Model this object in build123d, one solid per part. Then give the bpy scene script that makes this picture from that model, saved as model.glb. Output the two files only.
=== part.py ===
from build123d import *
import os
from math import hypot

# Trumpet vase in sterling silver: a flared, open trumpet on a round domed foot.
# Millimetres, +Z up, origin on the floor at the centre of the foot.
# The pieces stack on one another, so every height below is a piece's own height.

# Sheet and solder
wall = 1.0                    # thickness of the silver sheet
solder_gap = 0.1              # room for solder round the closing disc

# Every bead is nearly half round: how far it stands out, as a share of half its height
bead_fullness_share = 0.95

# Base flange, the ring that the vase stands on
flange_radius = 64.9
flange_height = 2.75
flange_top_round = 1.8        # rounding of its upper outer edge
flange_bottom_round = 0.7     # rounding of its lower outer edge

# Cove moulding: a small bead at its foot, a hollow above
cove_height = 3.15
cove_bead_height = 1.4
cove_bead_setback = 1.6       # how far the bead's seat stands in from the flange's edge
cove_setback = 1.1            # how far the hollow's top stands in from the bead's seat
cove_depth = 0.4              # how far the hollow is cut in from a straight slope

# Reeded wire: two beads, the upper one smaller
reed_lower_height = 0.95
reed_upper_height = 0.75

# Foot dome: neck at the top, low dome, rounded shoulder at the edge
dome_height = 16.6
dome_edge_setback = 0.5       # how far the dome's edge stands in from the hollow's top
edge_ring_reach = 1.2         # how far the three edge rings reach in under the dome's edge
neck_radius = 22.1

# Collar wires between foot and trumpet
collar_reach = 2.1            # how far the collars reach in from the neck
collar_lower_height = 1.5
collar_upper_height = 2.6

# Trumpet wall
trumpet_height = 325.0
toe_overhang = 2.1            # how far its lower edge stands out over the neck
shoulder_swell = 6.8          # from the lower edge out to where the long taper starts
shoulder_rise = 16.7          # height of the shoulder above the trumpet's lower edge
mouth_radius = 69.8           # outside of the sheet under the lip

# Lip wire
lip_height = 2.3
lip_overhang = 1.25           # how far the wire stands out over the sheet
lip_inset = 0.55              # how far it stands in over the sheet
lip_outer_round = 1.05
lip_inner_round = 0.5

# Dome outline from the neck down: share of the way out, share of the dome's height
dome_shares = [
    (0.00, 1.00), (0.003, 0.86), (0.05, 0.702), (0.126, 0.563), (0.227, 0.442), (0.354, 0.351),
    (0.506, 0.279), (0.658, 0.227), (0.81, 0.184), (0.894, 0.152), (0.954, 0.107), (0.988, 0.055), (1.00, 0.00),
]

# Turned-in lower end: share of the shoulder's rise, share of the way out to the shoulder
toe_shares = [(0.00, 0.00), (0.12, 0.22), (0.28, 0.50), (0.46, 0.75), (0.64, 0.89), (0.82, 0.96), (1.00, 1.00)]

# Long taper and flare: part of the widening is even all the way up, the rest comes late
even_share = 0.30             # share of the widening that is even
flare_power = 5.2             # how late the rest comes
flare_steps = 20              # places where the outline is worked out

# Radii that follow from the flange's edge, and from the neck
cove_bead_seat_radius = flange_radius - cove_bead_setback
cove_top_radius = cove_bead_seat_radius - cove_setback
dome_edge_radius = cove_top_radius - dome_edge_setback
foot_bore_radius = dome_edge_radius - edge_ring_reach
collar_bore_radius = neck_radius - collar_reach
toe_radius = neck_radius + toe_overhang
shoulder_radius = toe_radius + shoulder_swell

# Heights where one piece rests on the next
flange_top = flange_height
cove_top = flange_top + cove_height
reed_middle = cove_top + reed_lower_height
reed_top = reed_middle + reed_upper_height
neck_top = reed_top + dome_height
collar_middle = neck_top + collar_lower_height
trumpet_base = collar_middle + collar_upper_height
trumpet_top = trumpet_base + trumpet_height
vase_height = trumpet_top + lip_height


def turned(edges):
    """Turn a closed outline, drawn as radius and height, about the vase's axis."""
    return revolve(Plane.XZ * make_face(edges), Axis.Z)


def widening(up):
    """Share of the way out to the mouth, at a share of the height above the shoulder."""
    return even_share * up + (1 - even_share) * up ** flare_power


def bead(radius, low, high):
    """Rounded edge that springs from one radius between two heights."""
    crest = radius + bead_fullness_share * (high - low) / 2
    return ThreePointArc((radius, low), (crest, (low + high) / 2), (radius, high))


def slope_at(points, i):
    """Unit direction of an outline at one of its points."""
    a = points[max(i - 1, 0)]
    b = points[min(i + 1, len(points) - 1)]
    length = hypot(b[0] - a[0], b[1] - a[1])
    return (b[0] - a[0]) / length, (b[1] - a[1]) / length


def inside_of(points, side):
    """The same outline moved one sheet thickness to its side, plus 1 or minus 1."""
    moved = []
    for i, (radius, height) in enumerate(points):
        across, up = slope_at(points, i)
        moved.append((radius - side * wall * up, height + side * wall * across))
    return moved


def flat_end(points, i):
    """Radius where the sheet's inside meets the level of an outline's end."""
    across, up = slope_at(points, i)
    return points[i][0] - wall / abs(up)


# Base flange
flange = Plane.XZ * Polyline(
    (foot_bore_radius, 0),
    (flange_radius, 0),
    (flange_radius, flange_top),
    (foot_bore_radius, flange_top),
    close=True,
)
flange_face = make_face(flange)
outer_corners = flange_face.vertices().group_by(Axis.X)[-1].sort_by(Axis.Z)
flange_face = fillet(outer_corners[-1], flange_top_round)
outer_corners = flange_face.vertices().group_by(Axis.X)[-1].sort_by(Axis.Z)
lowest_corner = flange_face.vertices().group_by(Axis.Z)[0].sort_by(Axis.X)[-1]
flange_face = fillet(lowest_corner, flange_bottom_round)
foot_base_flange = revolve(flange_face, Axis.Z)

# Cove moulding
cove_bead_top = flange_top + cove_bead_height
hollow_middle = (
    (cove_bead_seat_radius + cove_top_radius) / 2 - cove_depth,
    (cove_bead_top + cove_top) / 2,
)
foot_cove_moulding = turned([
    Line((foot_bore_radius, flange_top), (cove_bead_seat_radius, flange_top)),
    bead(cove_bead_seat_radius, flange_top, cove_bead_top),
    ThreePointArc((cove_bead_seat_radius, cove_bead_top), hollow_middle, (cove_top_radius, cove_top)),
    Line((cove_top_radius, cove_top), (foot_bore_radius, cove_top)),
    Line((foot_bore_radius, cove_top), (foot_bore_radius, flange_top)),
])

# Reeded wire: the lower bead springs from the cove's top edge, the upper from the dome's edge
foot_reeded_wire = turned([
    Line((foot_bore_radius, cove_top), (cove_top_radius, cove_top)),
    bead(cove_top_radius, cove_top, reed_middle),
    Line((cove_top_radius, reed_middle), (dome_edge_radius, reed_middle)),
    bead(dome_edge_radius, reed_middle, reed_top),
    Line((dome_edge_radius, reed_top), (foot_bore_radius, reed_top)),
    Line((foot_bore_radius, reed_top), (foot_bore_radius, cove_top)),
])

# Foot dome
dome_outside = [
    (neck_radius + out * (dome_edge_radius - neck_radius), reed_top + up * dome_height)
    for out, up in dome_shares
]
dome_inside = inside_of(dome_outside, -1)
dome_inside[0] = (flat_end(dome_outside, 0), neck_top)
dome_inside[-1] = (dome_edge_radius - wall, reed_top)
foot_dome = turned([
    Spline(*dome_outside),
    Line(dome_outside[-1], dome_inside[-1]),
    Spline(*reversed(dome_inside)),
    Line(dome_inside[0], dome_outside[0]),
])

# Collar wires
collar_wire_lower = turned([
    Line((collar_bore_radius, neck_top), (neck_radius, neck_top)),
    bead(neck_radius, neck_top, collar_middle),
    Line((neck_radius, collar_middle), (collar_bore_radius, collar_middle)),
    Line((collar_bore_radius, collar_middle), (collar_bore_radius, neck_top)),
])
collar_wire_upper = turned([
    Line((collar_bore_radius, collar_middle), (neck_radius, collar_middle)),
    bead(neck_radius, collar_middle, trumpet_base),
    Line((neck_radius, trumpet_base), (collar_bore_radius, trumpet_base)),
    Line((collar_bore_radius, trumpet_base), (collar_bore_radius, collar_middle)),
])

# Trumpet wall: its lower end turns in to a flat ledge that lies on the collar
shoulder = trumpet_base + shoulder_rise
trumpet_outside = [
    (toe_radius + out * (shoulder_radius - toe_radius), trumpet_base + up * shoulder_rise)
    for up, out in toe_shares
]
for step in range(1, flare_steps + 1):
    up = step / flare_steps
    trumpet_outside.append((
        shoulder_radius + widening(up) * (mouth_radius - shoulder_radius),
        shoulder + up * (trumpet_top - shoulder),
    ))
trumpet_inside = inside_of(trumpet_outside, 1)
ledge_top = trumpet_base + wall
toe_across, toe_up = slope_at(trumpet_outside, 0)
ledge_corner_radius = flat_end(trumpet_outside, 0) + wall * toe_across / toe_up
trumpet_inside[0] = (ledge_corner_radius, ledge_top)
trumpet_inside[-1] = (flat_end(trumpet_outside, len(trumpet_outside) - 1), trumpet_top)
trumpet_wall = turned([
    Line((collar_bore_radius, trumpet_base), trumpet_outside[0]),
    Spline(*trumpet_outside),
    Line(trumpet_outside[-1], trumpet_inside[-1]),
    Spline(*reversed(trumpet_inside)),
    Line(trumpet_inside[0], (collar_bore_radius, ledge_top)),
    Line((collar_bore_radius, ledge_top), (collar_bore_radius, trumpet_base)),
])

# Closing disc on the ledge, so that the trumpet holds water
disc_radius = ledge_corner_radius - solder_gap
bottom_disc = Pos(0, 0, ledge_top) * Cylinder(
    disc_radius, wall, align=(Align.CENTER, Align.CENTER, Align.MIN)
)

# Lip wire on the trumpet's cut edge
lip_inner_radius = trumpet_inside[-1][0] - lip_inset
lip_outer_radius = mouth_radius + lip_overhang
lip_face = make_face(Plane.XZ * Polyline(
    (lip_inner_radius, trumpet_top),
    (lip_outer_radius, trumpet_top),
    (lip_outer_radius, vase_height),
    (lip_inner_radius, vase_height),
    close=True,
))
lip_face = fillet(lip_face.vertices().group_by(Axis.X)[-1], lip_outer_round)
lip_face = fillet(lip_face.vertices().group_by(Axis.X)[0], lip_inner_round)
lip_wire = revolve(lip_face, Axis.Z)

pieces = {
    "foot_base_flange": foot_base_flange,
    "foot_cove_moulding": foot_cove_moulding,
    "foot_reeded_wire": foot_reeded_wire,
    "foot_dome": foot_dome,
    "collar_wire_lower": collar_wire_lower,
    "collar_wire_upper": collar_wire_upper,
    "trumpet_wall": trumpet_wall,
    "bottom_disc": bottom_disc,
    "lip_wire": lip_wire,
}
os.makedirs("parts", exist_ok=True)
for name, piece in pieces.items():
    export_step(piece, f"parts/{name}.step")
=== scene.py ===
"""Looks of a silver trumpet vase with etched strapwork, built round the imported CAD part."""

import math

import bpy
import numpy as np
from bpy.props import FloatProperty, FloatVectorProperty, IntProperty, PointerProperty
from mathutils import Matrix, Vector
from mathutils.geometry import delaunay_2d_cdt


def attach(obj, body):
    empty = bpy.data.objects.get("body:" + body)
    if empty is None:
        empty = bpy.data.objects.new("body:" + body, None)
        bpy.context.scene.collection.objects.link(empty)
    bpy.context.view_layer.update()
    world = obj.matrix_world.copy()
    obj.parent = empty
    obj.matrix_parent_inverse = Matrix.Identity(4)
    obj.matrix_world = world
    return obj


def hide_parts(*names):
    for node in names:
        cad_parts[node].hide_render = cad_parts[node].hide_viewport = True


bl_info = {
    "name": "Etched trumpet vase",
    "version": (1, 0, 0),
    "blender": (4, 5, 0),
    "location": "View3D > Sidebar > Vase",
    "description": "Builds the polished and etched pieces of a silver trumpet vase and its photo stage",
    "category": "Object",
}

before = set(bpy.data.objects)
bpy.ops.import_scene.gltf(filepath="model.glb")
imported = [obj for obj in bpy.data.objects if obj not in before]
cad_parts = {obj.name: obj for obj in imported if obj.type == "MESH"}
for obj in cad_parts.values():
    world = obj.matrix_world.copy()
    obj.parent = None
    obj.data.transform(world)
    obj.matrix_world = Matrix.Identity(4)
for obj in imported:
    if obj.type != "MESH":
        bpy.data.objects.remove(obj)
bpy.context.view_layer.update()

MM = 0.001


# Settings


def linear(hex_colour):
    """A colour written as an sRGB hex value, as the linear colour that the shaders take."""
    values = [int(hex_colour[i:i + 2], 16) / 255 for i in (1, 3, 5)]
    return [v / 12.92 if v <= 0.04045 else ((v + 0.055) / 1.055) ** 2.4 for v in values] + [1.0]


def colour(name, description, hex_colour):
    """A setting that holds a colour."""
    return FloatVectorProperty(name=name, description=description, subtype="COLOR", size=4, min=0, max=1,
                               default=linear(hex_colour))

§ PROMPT
Extract, word for word, every line beginning with the one that holds "lip_wire = revolve(lip_face, Axis.Z)" and concluding with the one that holds "for node in". Include both of those lines.

§ THE REPLY
lip_wire = revolve(lip_face, Axis.Z)

pieces = {
    "foot_base_flange": foot_base_flange,
    "foot_cove_moulding": foot_cove_moulding,
    "foot_reeded_wire": foot_reeded_wire,
    "foot_dome": foot_dome,
    "collar_wire_lower": collar_wire_lower,
    "collar_wire_upper": collar_wire_upper,
    "trumpet_wall": trumpet_wall,
    "bottom_disc": bottom_disc,
    "lip_wire": lip_wire,
}
os.makedirs("parts", exist_ok=True)
for name, piece in pieces.items():
    export_step(piece, f"parts/{name}.step")
=== scene.py ===
"""Looks of a silver trumpet vase with etched strapwork, built round the imported CAD part."""

import math

import bpy
import numpy as np
from bpy.props import FloatProperty, FloatVectorProperty, IntProperty, PointerProperty
from mathutils import Matrix, Vector
from mathutils.geometry import delaunay_2d_cdt


def attach(obj, body):
    empty = bpy.data.objects.get("body:" + body)
    if empty is None:
        empty = bpy.data.objects.new("body:" + body, None)
        bpy.context.scene.collection.objects.link(empty)
    bpy.context.view_layer.update()
    world = obj.matrix_world.copy()
    obj.parent = empty
    obj.matrix_parent_inverse = Matrix.Identity(4)
    obj.matrix_world = world
    return obj


def hide_parts(*names):
    for node in names:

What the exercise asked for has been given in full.